There’s work to do, though I don’t really want to do that either. I don’t want to organize enrichment activities for my child. I don’t want to cook or clean. I don’t want to go for a walk. I don’t want to watch a movie. I don’t want to Zoom.

I’m doing these things, of course. We all are. Only, the moment is requiring performance minus interest. That’s good, though it doesn’t feel good; doing what is required but not desired is a way of performing some of humanity’s more durable–and valuable–functions: service, sacrifice, learning.

God be with you today.



It’s getting very difficult to read anymore analysis. My mind can’t focus on argument and the making of a case. It all seems persuasive, if only I can bet past the third paragraph, but a sledge of over-used terms and phrases bog me down and I have to look away.

I’m looking to fiction and narrative non-fiction. I have struggled to read fiction my entire adult life; I read to learn–personally, professionally, and politically–so novels have always felt like a luxury. Funny that now they are a lifeline. Station Eleven and The Plague, for starters (they don’t all have to be end-of-the-world stories, I suppose). It is surprising me to discover that the only things that can hold my badly worn attention right now are stories. What’s that about?

Even real stories. There’s an essay in this week’s New Yorker by a guy who moved to Lyon, France, and apprenticed under a baker that kept me up past my bedtime. Reading it prompted me to email someone I know who did something similar and wrote a book about it, just to recommend the essay to someone.
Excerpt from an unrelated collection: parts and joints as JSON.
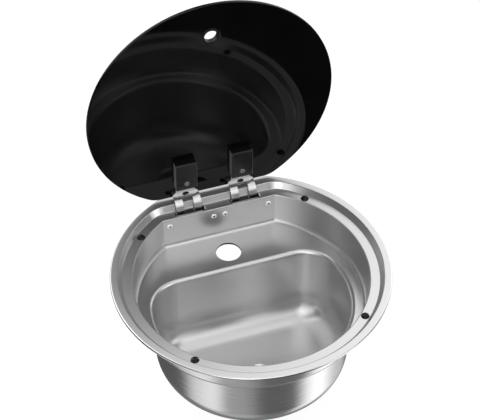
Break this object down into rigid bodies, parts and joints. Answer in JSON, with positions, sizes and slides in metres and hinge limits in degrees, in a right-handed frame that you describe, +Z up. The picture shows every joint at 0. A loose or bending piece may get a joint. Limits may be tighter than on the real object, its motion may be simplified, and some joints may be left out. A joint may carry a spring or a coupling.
{
  "type": "caravan sink with hinged glass lid",
  "caption": "Round drop-in stainless sink with a D-shaped tub, a tap shelf and a black glass lid that folds down flush on gooseneck hinges.",
  "frame": {"origin": "centre of the rim circle on the worktop that the rim stands on", "axes": "+Z up out of the basin, +Y from the basin to the hinges of the lid, +X to the right for a person in front"},
  "size_m": [0.4199, 0.42, 0.6053],
  "materials": {
    "bowl_steel": "satin",
    "seal_rubber": "matt",
    "buffer_rubber": "satin",
    "rivet_steel": "bright",
    "bracket_steel": "satin",
    "pin_steel": "ground",
    "clip_steel": "oiled",
    "sleeve_plastic": "matt",
    "washer_plastic": "matt",
    "spring_steel": "ground",
    "strainer_chrome": "polished",
    "gasket_rubber": "matt",
    "drain_plastic": "matt",
    "screw_steel": "bright",
    "lid_glass": "polished, black",
    "grommet_rubber": "satin",
    "arm_steel": "satin",
    "cover_plastic": "glossy",
    "pad_rubber": "matt",
    "plate_metal": "satin",
    "black_screw": "blackened"
  },
  "bodies": {
    "sink": {"sink_bowl": "bowl_steel", "rim_seal": "seal_rubber", "lid_buffers": "buffer_rubber", "wall_rivets": "rivet_steel", "hinge_bracket_left": "bracket_steel", "hinge_bracket_right": "bracket_steel", "hinge_pin_left": "pin_steel", "hinge_pin_right": "pin_steel", "pin_clips": "clip_steel", "spacer_sleeves": "sleeve_plastic", "friction_washers": "washer_plastic", "disc_springs": "spring_steel", "drain_strainer": "strainer_chrome", "drain_gasket_upper": "gasket_rubber", "drain_gasket_lower": "gasket_rubber", "drain_body": "drain_plastic", "drain_screw": "screw_steel"},
    "lid": {"glass_lid": "lid_glass", "finger_grommet": "grommet_rubber", "hinge_arm_left": "arm_steel", "hinge_arm_right": "arm_steel", "hinge_cover_left": "cover_plastic", "hinge_cover_right": "cover_plastic", "arm_pad_left": "pad_rubber", "arm_pad_right": "pad_rubber", "clamp_pad_left": "pad_rubber", "clamp_pad_right": "pad_rubber", "clamp_plate_left": "plate_metal", "clamp_plate_right": "plate_metal", "cover_screws": "black_screw", "inner_clamp_screws": "screw_steel"}
  },
  "joints": [
    {"name": "lid_hinge", "type": "hinge", "parent": "sink", "child": "lid", "pos_m": [0, 0.18, -0.007], "axis": [1, 0, 0], "range_deg": [0, 88.8]}
  ]
}
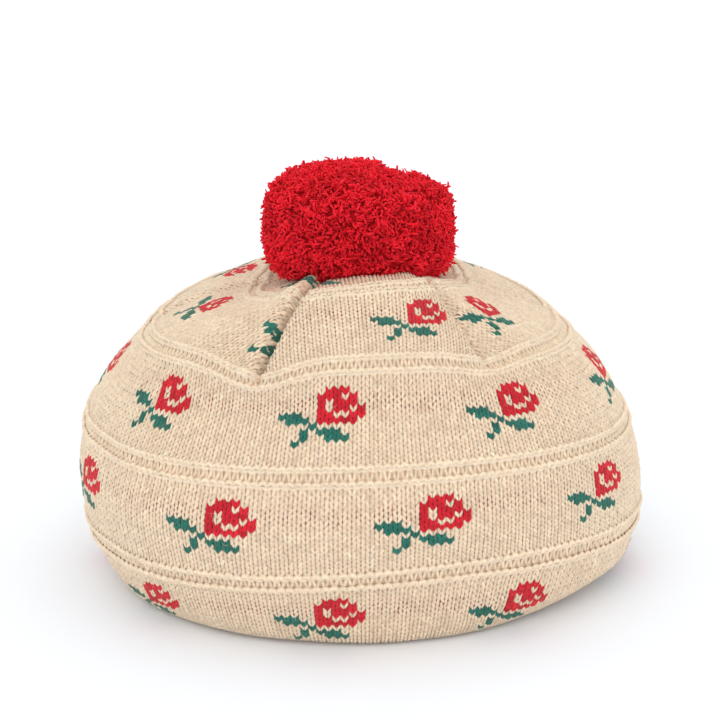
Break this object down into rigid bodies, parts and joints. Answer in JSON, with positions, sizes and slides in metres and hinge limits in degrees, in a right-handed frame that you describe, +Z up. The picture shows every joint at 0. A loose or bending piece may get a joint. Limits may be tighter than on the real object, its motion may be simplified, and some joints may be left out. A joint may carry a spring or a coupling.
{
  "type": "knitted beret with pompom",
  "caption": "Full knitted beret with a gathered crown, raised purl ridges, a ribbed head opening and a large yarn pompom on top.",
  "frame": {"origin": "under the middle of the hat, on the plane it rests on", "axes": "+Z up through the crown, front towards -Y, right of the hat as seen from the front towards +X"},
  "size_m": [0.2828, 0.2546, 0.2053],
  "materials": {
    "knit": "cream wool stockinette with red and teal rose sprigs",
    "band": "cream wool rib",
    "pompom_yarn": "cut crimson wool yarn"
  },
  "bodies": {
    "root": {"knit_body": "knit", "rib_band": "band", "pompom": "pompom_yarn"}
  },
  "joints": []
}
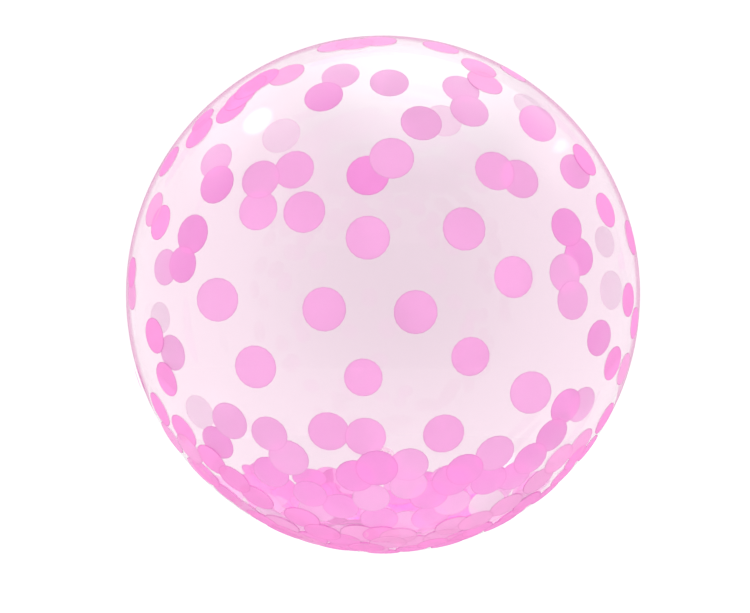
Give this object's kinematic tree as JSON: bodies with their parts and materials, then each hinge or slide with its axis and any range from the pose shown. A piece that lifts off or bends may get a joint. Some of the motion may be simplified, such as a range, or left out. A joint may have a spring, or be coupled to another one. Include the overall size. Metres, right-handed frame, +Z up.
{
  "type": "clear bubble balloon",
  "caption": "Round clear film balloon, inflated and sealed, with pink paper dots loose inside and a short gathered filling neck low at the back.",
  "frame": {"origin": "centre of the flat spot that the balloon rests on", "axes": "+Z up from the resting spot, +Y towards the back, where the filling neck is, +X to the right seen from the front"},
  "size_m": [0.46, 0.414, 0.4603],
  "materials": {
    "clear_film": "clear stretched film with a faint pink haze and a high gloss",
    "pink_paper": "matt tissue paper, pink",
    "deep_pink_paper": "matt tissue paper, deeper pink",
    "blush_paper": "matt tissue paper, very pale pink"
  },
  "bodies": {
    "root": {"balloon": "clear_film"}
  },
  "joints": []
}
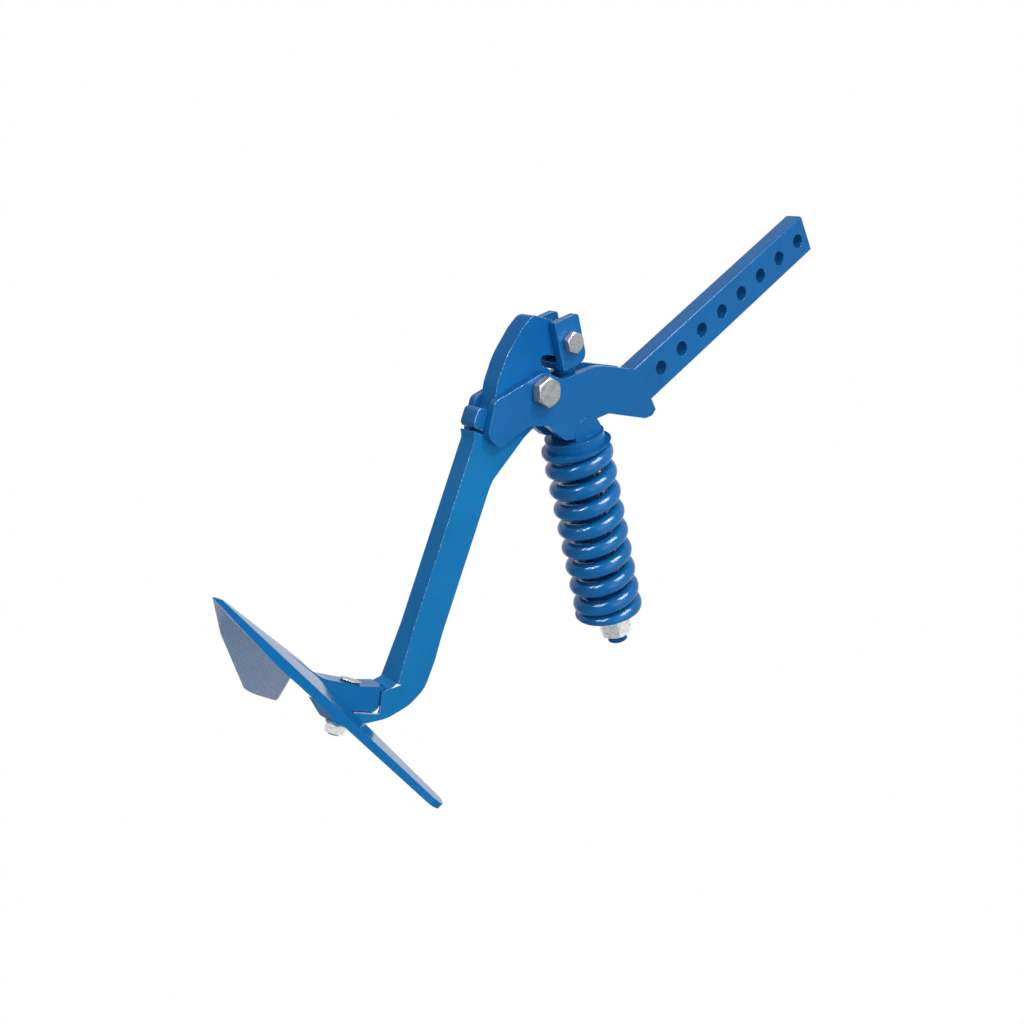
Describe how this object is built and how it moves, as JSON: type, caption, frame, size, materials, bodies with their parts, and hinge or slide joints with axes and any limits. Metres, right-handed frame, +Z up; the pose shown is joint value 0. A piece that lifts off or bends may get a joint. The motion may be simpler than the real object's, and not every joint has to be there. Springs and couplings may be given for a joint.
{
  "type": "cultivator spring tine",
  "caption": "Spring-loaded cultivator tine: drilled mounting bar, pivoting shank with a V-shaped sweep share, and a compression spring on a pull rod.",
  "frame": {"origin": "centre of the row of mounting holes, in the mid-plane of the bar", "axes": "+X the working direction, +Y the left side where the bolt heads are, +Z up along the bar"},
  "size_m": [0.4367, 0.3652, 0.8961],
  "materials": {
    "frame_paint": "semi-gloss",
    "shank_paint": "semi-gloss over a forged surface",
    "share_paint": "gloss",
    "spring_paint": "gloss",
    "zinc": "zinc plated",
    "bare_steel": "turned"
  },
  "bodies": {
    "frame": {"mounting_bar": "frame_paint", "left_cheek": "frame_paint", "right_cheek": "frame_paint", "stop_bar": "frame_paint", "pivot_bolt": "zinc", "pivot_nut": "zinc", "pivot_washer": "zinc", "pivot_bush": "bare_steel"},
    "shank": {"shank": "shank_paint", "sweep_share": "share_paint", "share_bolt": "zinc", "share_nut": "zinc", "share_washer": "zinc"},
    "pull_rod": {"left_fork_plate": "frame_paint", "right_fork_plate": "frame_paint", "fork_block": "frame_paint", "tension_rod": "frame_paint", "anchor_bolt": "zinc", "anchor_nut": "zinc", "anchor_washer": "zinc", "anchor_bush": "bare_steel", "spring_plug": "frame_paint", "adjusting_nut": "zinc"},
    "seat": {"spring_seat": "frame_paint", "spring": "spring_paint"}
  },
  "joints": [
    {"name": "shank_pivot", "type": "hinge", "parent": "frame", "child": "shank", "pos_m": [0.092, 0, -0.312], "axis": [0, 1, 0], "range_deg": [0, 28], "stiffness_Nm_per_rad": 500, "springref_deg": -68.75, "deforming": ["spring"]},
    {"name": "rod_pivot", "type": "hinge", "parent": "shank", "child": "pull_rod", "pos_m": [0.11594, 0, -0.25153], "axis": [0, 1, 0], "range_deg": [-17.6, 0]},
    {"name": "seat_rock", "type": "hinge", "parent": "frame", "child": "seat", "pos_m": [0.00806, 0, -0.27973], "axis": [0, 1, 0], "range_deg": [0, 10.5]}
  ],
  "couplings": [
    {"joint": "rod_pivot", "follows": "shank_pivot", "ratio": -0.6275},
    {"joint": "seat_rock", "follows": "shank_pivot", "ratio": 0.3725}
  ]
}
Recommending books and essays is a better use of my speech than the more natural, for me, alternatives of the moment: complaint, speculation, and the all-purpose shrugging of the shoulders. And who knew stories could be so important?



Literally from one day to the next, the work we’re all doing changed. Running youth groups on Zoom, recording Facebook Live devotions, livestreaming worship from living rooms–these are not different ways to do the same things we were doing before. They are different things. They are the things we should be doing, because they are the things the moment demands. But they’re different things.

I hope when this is over that we can resist the urge to replace what we were doing before with what we’re doing now. Some of those things we were doing before needed a shakeup and serious scrutiny, but I fear that these digital alternatives will appear the obvious solution. I hope we can find the value in Zoom and livestreaming that is durable and persist with those elements to supplement what we were doing before. That might require letting some of those older things go, and I hope we were thinking about letting them go before the crisis.

Supplement feels more fruitful than replace.